Governo ainda busca receitas e anúncio de corte de gastos é adiado

Fabio Graner e Cristiane Bonfanti

28/03/2017

 

 

Apesar de ter prometido para hoje o anúncio do corte de gastos, a dificuldade em chegar a um entendimento em torno dos aumentos de tributos levou o governo a adiar o anúncio para amanhã ou quinta-feira, a data-limite da lei. Até ontem, o governo só havia conseguido considerar como garantido um ganho de receitas de cerca de R$ 10 bilhões, dos R$ 58,2 bilhões de rombo a ser coberto para viabilizar a meta fiscal.

Nessa conta estão R$ 8,6 bilhões com as receitas de precatórios (dívidas do governo por decisão da Justiça) não sacados e mais algo em torno de R$ 1,5 bilhão relativo à devolução de uma usina que era da Cemig e que teve decisão do Supremo Tribunal Federal (STF). A usina tem valor estimado em R$ 3,5 bilhões, mas cerca de R$ 2 bilhões já constavam do Orçamento, explicou uma fonte.
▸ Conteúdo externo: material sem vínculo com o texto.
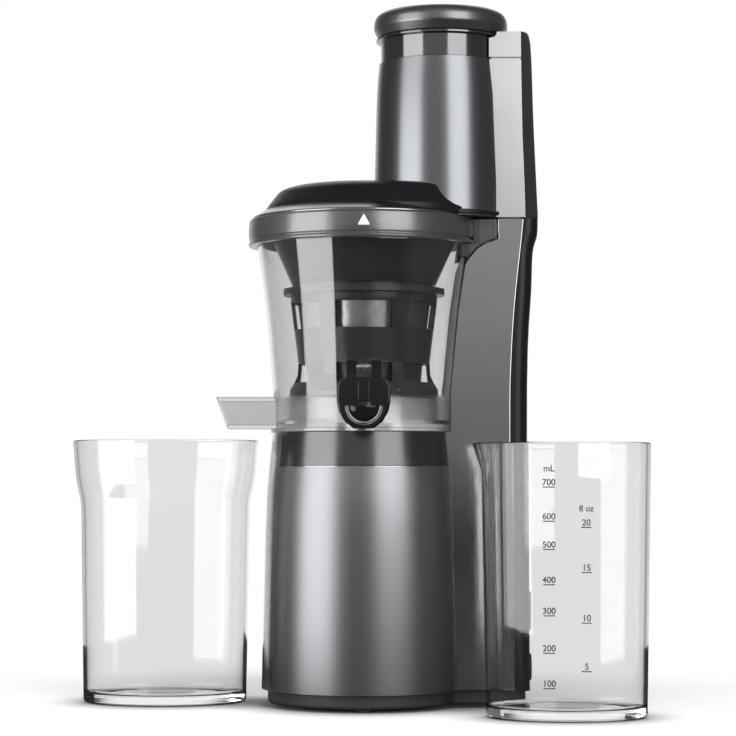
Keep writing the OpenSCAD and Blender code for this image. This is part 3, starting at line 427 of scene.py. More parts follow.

Ontem, a Advocacia-Geral da União (AGU) publicou no "Diário Oficial" a regulamentação do resgate de precatórios. Pelo decreto, as procuradorias-regionais da União e procuradorias-regionais federais deverão requerer aos Tribunais Regionais Federais (TRF) que comuniquem casos de requisição de pagamentos depositadas há mais de dois anos e menos de cinco anos. Apesar de o governo sacar esses depósitos, se algum beneficiário buscá-lo, o recurso terá que ser devolvido. A portaria diz que valores inferiores a R$ 10 mil terão regulação posterior.

Além da dificuldade de definir o aumento de impostos, alternativa que não é do agrado do presidente Michel Temer, outra razão para o adiamento do corte é que há dúvidas jurídicas pendentes sobre algumas questões, como a devolução de duas hidrelétricas da Cemig. A inclusão delas na conta de receitas depende de resposta da AGU, pois estão em discussão no Superior Tribunal de Justiça (STJ).

Se essas usinas também puderem ser consideradas, o que ainda não foi autorizado, as receitas extras sobem para a casa dos R$ 17 bilhões, levando a necessidade de corte para R$ 41 bilhões, segundo o ministro da Fazenda, Henrique Meirelles.

Esse bloqueio, contudo, ainda é considerado muito alto, avaliam técnicos do governo. O volume representa um terço da despesa que efetivamente tem condições de ser cortada e é maior do que o investimento previsto para o ano, os nada brilhantes R$ 37 bilhões.

É nesse contexto que surgiu a possibilidade de subir tributos, de forma a reduzir o tamanho da tesourada. Embora a medida tenha sido dada como praticamente certa nos últimos dias por Meirelles, duas fontes do governo afirmaram que o tamanho do ajuste da receita ainda não estava decidido.

Um dos interlocutores explicou que estava causando preocupação dentro do governo a forte reação que surgiu na sociedade, em especial no segmento empresarial, contra a elevação da carga tributária. A Fiesp, cujo presidente, Paulo Skaf, se reuniu ontem com Meirelles, fez uma ofensiva publicitária contra a ideia do governo. Após a reunião, Skaf reiterou que o momento é "completamente inoportuno" para aumento de impostos.

Meirelles descartou o aumento do IOF sobre câmbio e em parte do crédito, o que já limitou em boa parte seu raio de ação. Nesse campo, sobraram os seguros e as aplicações financeiras com menos de 30 dias. De qualquer forma, ele ainda pode convencer Temer a elevar por decreto outros tributos, como Cide, PIS/Cofins sobre combustíveis, cujo inconveniente inflacionário está sendo levado em conta, e o IPI.

A ideia de uma elevação geral do PIS/Cofins também está em discussão e preparação, porque a decisão do STF contra a inclusão do ICMS na base de cálculo do tributo empurrou o governo para isso. O problema é que precisará convencer o Congresso a aprovar essa medida e a base aliada é fortemente ligada ao empresariado.

Essa dificuldade também deve afetar a ideia e a tramitação da proposta de reonerar a folha de pagamentos e reduzir outros benefícios fiscais que dependam de aprovação do Congresso. Mesmo assim, essa hipótese tem grande chance de avançar, mesmo que seja aprovada só no fim do ano. (Colaboraram Ribamar Oliveira e Lucas Marchesini, de Brasília)

 

 

Valor econômico, v. 17, n. 4223, 28/03/2017. Brasil, p. A3.